━━ Records shown
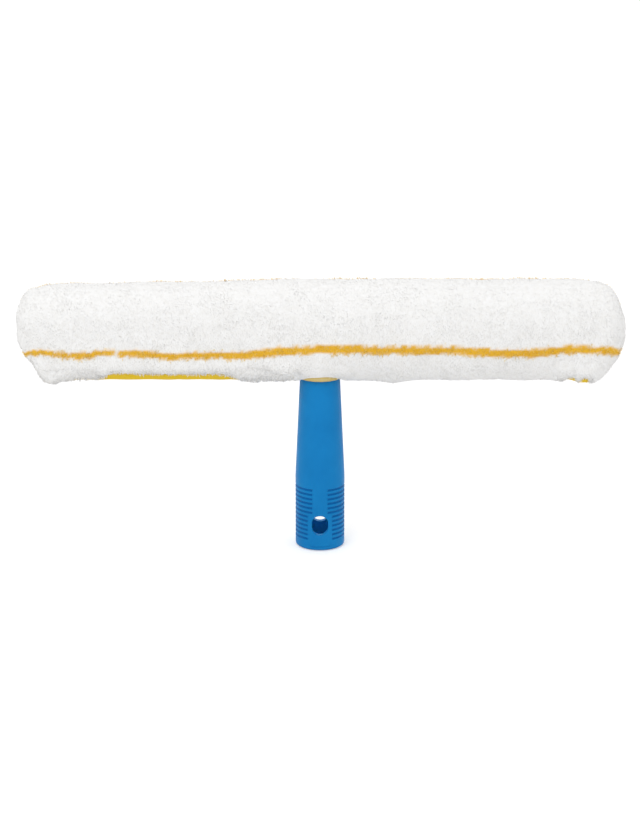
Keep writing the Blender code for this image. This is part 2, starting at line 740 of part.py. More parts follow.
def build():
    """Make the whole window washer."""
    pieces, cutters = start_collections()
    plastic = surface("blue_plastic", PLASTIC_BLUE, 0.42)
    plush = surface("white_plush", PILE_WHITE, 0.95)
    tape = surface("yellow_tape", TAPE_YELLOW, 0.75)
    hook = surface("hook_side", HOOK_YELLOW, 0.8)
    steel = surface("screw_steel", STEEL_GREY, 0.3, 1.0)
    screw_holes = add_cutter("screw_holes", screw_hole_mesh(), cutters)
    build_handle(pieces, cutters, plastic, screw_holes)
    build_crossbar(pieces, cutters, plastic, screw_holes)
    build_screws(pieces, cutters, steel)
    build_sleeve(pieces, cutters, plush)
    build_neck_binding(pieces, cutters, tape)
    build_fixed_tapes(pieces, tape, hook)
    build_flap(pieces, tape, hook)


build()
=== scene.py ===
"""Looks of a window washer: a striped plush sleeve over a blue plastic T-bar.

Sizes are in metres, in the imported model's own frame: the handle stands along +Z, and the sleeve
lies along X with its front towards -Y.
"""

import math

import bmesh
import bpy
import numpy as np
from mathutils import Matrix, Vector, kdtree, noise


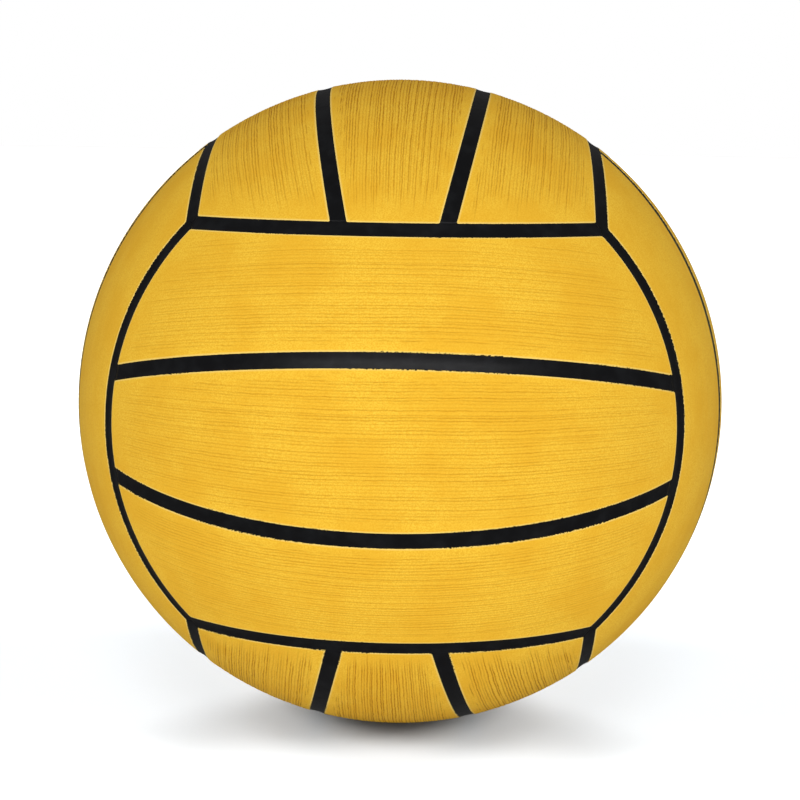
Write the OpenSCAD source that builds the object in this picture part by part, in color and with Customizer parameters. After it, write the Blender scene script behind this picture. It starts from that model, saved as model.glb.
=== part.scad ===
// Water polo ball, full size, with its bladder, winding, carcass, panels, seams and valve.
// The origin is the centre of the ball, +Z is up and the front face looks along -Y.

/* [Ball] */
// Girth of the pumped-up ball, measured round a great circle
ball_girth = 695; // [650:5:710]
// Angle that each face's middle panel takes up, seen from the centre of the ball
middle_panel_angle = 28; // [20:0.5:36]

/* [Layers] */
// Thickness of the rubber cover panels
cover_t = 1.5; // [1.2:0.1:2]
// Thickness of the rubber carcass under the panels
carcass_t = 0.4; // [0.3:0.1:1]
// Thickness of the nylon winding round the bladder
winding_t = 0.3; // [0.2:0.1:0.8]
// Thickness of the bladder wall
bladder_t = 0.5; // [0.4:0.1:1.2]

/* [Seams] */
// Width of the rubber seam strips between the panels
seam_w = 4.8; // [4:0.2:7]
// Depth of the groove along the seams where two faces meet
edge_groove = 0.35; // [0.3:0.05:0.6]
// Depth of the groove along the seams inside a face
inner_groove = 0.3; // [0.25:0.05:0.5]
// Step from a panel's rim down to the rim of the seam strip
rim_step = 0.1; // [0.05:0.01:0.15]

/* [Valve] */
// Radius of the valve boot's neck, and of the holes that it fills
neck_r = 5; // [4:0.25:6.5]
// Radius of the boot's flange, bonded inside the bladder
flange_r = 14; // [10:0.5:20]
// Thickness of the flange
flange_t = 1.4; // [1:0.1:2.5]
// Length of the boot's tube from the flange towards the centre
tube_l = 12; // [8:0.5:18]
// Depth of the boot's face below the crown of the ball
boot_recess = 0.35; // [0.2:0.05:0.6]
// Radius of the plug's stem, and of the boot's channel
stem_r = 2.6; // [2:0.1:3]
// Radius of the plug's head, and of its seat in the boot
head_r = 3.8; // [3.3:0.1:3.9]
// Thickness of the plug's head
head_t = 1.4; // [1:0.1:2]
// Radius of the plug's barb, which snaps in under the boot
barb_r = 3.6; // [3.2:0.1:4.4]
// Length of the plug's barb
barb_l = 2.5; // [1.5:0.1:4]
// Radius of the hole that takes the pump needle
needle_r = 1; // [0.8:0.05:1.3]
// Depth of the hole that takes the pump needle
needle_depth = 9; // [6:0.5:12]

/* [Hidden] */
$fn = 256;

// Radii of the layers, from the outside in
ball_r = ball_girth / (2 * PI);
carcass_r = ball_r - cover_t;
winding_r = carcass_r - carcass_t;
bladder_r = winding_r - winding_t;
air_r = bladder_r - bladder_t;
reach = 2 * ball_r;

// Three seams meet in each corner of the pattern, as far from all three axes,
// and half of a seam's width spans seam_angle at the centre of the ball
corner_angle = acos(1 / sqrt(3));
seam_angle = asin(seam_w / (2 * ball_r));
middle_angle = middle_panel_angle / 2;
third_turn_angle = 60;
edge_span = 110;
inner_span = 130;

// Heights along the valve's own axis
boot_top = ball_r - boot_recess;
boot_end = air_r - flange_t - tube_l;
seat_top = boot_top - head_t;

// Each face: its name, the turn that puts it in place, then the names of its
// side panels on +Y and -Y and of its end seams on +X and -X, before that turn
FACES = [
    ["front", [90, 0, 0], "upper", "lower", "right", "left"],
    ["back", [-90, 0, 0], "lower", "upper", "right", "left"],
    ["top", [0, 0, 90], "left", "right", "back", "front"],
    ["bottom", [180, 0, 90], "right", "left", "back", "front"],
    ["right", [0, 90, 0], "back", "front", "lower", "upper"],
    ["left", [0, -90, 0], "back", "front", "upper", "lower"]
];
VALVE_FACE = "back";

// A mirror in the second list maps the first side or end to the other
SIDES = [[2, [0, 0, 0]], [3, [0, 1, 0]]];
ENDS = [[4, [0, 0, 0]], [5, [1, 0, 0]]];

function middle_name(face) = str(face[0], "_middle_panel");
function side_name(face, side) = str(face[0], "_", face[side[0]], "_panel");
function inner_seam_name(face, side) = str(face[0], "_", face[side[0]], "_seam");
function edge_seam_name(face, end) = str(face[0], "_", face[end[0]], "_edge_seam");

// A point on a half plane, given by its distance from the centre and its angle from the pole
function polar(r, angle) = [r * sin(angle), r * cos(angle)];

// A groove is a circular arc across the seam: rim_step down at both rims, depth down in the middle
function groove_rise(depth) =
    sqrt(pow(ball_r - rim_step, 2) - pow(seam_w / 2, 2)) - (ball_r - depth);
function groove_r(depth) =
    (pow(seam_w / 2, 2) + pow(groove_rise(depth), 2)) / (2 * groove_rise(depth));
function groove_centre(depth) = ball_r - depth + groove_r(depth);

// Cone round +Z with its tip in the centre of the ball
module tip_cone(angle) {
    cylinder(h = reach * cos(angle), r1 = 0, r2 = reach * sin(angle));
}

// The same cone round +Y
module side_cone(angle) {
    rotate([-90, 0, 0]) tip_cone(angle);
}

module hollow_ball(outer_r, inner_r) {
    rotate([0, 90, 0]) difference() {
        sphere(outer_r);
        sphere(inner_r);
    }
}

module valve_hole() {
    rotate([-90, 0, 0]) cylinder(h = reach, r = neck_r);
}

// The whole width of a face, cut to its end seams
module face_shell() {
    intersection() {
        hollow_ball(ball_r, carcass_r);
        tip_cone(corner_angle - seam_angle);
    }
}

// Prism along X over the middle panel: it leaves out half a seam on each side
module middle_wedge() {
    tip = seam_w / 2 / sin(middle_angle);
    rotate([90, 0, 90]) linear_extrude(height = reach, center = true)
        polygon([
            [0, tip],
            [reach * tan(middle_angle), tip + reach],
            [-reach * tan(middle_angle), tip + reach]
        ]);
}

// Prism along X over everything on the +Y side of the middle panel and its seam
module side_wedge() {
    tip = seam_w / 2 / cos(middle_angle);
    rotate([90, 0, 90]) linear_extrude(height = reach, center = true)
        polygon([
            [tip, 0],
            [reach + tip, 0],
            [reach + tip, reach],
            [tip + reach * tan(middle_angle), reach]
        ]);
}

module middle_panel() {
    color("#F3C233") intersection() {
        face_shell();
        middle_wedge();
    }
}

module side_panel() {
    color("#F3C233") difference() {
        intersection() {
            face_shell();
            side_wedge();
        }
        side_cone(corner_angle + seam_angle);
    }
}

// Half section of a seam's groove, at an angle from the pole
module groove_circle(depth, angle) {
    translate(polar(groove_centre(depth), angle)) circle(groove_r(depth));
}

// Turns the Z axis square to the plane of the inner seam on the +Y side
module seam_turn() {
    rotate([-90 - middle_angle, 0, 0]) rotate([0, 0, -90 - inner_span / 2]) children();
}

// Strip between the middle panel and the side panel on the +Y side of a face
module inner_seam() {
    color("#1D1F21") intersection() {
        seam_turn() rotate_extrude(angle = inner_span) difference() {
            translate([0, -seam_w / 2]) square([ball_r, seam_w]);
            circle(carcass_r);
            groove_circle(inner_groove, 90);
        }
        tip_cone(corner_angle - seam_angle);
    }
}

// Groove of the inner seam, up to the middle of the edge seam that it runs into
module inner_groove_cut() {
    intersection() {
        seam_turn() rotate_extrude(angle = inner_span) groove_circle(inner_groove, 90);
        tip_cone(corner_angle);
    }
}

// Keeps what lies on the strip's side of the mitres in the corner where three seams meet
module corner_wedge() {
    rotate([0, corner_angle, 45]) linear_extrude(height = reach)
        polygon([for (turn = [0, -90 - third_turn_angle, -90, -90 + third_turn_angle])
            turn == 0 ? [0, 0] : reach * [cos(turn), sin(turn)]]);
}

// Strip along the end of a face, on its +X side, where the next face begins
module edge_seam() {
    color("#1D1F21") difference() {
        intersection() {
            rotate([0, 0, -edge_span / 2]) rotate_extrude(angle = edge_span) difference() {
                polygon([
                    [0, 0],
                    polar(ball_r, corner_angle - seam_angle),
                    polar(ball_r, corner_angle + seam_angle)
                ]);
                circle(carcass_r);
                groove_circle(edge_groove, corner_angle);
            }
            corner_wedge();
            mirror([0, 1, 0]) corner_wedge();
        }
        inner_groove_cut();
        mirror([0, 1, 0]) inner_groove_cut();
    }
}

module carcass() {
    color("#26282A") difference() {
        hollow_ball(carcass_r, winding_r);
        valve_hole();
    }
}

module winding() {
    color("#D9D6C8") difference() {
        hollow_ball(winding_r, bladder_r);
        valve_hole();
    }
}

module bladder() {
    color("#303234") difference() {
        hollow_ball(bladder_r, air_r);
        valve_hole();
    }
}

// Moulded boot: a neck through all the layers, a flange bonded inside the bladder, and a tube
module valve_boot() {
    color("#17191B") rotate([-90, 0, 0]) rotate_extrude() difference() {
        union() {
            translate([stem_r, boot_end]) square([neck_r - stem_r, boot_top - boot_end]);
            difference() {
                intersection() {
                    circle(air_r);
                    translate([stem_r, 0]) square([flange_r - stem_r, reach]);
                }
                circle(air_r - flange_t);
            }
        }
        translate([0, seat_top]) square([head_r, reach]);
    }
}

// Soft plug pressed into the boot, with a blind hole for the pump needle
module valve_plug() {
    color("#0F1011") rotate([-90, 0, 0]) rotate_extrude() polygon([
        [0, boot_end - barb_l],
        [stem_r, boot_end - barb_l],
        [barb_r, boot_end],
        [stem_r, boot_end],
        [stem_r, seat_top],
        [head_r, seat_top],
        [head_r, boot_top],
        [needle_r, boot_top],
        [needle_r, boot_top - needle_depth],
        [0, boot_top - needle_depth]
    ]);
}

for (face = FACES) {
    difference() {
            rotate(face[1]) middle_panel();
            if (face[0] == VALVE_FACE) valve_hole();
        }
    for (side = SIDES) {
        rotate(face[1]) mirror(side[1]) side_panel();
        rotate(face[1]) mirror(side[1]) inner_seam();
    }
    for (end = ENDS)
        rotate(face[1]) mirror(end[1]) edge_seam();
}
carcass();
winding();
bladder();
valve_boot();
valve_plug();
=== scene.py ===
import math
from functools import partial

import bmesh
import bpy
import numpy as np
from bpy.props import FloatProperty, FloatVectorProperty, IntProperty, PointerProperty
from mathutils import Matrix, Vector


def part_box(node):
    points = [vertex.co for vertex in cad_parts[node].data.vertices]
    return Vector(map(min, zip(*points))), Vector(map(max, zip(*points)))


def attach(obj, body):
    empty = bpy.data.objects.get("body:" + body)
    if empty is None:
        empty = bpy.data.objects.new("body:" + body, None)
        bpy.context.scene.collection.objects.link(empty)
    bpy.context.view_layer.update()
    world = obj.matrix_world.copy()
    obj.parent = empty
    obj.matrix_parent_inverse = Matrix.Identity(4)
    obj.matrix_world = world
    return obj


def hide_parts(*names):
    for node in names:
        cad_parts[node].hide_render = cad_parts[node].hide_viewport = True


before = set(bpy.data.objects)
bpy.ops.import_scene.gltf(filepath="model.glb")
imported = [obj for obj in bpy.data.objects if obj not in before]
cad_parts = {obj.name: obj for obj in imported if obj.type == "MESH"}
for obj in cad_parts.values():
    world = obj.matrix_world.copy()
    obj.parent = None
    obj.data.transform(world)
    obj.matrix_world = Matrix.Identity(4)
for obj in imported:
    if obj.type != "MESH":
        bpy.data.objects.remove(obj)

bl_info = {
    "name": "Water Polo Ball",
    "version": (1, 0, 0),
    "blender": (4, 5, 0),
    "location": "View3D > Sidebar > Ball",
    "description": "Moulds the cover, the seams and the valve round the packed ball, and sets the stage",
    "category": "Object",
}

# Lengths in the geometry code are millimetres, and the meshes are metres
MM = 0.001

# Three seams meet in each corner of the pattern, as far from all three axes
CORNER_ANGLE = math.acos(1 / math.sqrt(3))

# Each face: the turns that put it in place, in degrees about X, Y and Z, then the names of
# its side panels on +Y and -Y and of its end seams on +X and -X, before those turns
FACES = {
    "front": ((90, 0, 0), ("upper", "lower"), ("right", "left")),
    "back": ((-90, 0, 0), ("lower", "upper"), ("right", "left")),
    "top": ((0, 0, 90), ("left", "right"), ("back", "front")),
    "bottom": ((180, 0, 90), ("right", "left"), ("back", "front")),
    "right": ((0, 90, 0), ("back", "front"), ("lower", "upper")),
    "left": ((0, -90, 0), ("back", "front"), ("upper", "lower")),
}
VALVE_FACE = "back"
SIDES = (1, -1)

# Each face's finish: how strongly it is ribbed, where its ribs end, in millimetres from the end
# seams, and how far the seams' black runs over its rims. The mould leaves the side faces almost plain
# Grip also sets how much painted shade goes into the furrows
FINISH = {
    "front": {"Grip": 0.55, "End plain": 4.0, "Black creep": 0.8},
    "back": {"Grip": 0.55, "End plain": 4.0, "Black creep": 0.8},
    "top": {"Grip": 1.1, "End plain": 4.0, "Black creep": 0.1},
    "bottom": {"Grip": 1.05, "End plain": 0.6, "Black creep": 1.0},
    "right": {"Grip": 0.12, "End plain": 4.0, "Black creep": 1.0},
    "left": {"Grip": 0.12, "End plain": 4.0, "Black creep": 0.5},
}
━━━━
Retype, in the same exact form, the lines of the material above from the line holding "for (face = FACES)" through the line holding "obj.parent = empty".

(Output)
for (face = FACES) {
    difference() {
            rotate(face[1]) middle_panel();
            if (face[0] == VALVE_FACE) valve_hole();
        }
    for (side = SIDES) {
        rotate(face[1]) mirror(side[1]) side_panel();
        rotate(face[1]) mirror(side[1]) inner_seam();
    }
    for (end = ENDS)
        rotate(face[1]) mirror(end[1]) edge_seam();
}
carcass();
winding();
bladder();
valve_boot();
valve_plug();
=== scene.py ===
import math
from functools import partial

import bmesh
import bpy
import numpy as np
from bpy.props import FloatProperty, FloatVectorProperty, IntProperty, PointerProperty
from mathutils import Matrix, Vector


def part_box(node):
    points = [vertex.co for vertex in cad_parts[node].data.vertices]
    return Vector(map(min, zip(*points))), Vector(map(max, zip(*points)))


def attach(obj, body):
    empty = bpy.data.objects.get("body:" + body)
    if empty is None:
        empty = bpy.data.objects.new("body:" + body, None)
        bpy.context.scene.collection.objects.link(empty)
    bpy.context.view_layer.update()
    world = obj.matrix_world.copy()
    obj.parent = empty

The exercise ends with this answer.